(Foto: Giancarlo Ávila/GEC)
(Foto: Giancarlo Ávila/GEC)

Que “tarde o temprano, todos vamos a terminar infectados” no es una afirmación alejada de la realidad. Tal vez no todos, pero es probable que una mayoría sí lleguemos a estar contagiados, al menos hasta que la vacuna, que puede tomar más de un año en desarrollarse, sea accesible. La estrategia de “aplanar la curva” es una medida enfocada en frenar la velocidad de contagios para que en ningún momento el número de enfermos sea inmanejable y nos quedemos sin camas para quienes las necesiten. El objetivo es reducir muertes, proteger a personas con mayor riesgo y tener mejor control de la situación, pero no es llevar a cero el número de contagios, lo que en la práctica es muy difícil de hacer, pues literalmente necesitaríamos que nadie se mueva por semanas.

Por eso este trance va a durar más allá del 30 de marzo. No solo porque es muy probable que amplíen la cuarentena obligatoria, sino porque en el futuro inmediato la nueva normalidad será una muy distinta a la del pasado y bastante más cercana a la de hoy: una donde la regla sea mantener la distancia social, evitar lugares con mucha gente y temer que cualquiera de nosotros pueda ser un portador. Eso es lo que el gobierno aún no nos dice con claridad, por precaución o porque no encuentran las palabras adecuadas para explicárselo a una población sumergida en la incertidumbre y el miedo.
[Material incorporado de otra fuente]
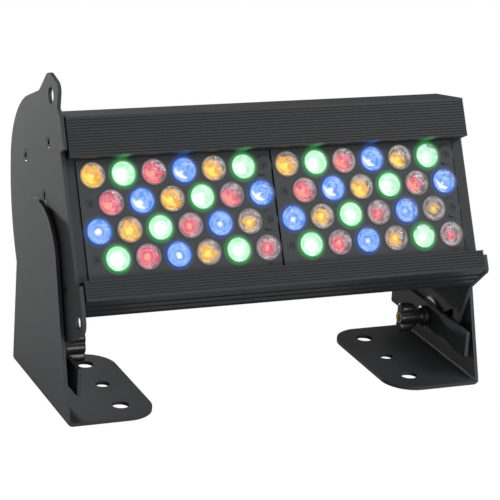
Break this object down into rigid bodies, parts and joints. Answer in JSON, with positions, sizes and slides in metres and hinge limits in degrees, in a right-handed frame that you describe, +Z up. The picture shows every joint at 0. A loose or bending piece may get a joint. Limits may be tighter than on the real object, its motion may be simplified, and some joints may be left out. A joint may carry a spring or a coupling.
{
  "type": "led batten light",
  "caption": "Short stage batten light: ribbed housing with two panels of coloured LED lenses, tilting between end plates on two folded sheet feet.",
  "frame": {"origin": "centre of the bounding box, on the floor under the two feet", "axes": "+X along the batten from the left foot to the right foot seen from the front, +Y from the lenses to the back, +Z up"},
  "size_m": [0.359, 0.1889, 0.2563],
  "materials": {
    "rail_black": "black anodised extrusion, satin",
    "sheet_black": "black powder coat, fine texture, satin",
    "plate_black": "matt black",
    "gasket_black": "matt black rubber",
    "bare_aluminium": "mill finish",
    "board_black": "black solder mask",
    "board_green": "green solder mask",
    "screw_black": "blackened steel",
    "steel": "plain steel",
    "washer_bright": "bright plated",
    "friction_grey": "dark fibre",
    "bush_white": "natural nylon",
    "knob_black": "black moulded, semi-gloss",
    "brass": "turned brass",
    "supply_case": "zinc-plated case",
    "socket_black": "black moulded",
    "amber_lens": "clear moulded collimator lit amber",
    "amber_emitter": "amber emitter, lit",
    "green_lens": "clear moulded collimator lit green",
    "green_emitter": "green emitter, lit",
    "red_lens": "clear moulded collimator lit red",
    "red_emitter": "red emitter, lit",
    "blue_lens": "clear moulded collimator lit blue",
    "blue_emitter": "blue emitter, lit"
  },
  "bodies": {
    "left_foot": {"left_bracket": "sheet_black", "left_pivot_stud": "steel", "left_pivot_nut": "steel", "left_friction_washers": "friction_grey", "left_clamp_stud": "steel", "left_clamp_washer": "washer_bright", "left_clamp_bar": "sheet_black"},
    "head": {"top_rail": "rail_black", "bottom_rail": "rail_black", "rear_housing": "rail_black", "heat_spreader": "bare_aluminium", "power_supply": "supply_case", "control_board": "board_green", "power_inlet": "socket_black", "data_inlet": "socket_black", "data_outlet": "socket_black", "left_module_plate": "plate_black", "left_led_board": "board_black", "left_module_spacers": "bare_aluminium", "left_module_screws": "screw_black", "left_window_cheek": "rail_black", "left_end_gasket": "gasket_black", "left_end_plate": "sheet_black", "left_end_screws": "screw_black", "left_pivot_bush": "bush_white", "right_module_plate": "plate_black", "right_led_board": "board_black", "right_module_spacers": "bare_aluminium", "right_module_screws": "screw_black", "right_window_cheek": "rail_black", "right_end_gasket": "gasket_black", "right_end_plate": "sheet_black", "right_end_screws": "screw_black", "right_pivot_bush": "bush_white", "amber_lenses": "amber_lens", "amber_emitters": "amber_emitter", "green_lenses": "green_lens", "green_emitters": "green_emitter", "red_lenses": "red_lens", "red_emitters": "red_emitter", "blue_lenses": "blue_lens", "blue_emitters": "blue_emitter"},
    "right_foot": {"right_bracket": "sheet_black", "right_pivot_stud": "steel", "right_pivot_nut": "steel", "right_friction_washers": "friction_grey", "right_clamp_stud": "steel", "right_clamp_washer": "washer_bright", "right_clamp_bar": "sheet_black"},
    "left_wing_knob": {"left_knob": "knob_black", "left_knob_insert": "brass"},
    "right_wing_knob": {"right_knob": "knob_black", "right_knob_insert": "brass"}
  },
  "joints": [
    {"name": "head_tilt", "type": "hinge", "parent": "left_foot", "child": "head", "pos_m": [0, 0.0063, 0.105], "axis": [-1, 0, 0], "range_deg": [-28, 10]},
    {"name": "right_foot_swing", "type": "hinge", "parent": "head", "child": "right_foot", "pos_m": [0.175, 0.0063, 0.105], "axis": [-1, 0, 0], "range_deg": [-10, 28]},
    {"name": "left_knob_turn", "type": "hinge", "parent": "left_foot", "child": "left_wing_knob", "pos_m": [-0.15, -0.00545, 0.03304], "axis": [1, 0, 0], "continuous": true},
    {"name": "right_knob_turn", "type": "hinge", "parent": "right_foot", "child": "right_wing_knob", "pos_m": [0.15, -0.00545, 0.03304], "axis": [-1, 0, 0], "continuous": true}
  ],
  "couplings": [
    {"joint": "right_foot_swing", "follows": "head_tilt", "ratio": -1}
  ]
}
La investigación publicada por Imperial College London, que se viralizó días atrás, alerta sobre esto. Hasta que la vacuna sea masivamente disponible, para mantener el número de casos a un nivel manejable, las medidas de mitigación van a tener que durar varios meses con la probabilidad de que se necesiten cuarentenas obligatorias periódicas. A eso nos vamos a tener que acostumbrar. No perdamos el optimismo, pero tampoco el sentido de realidad.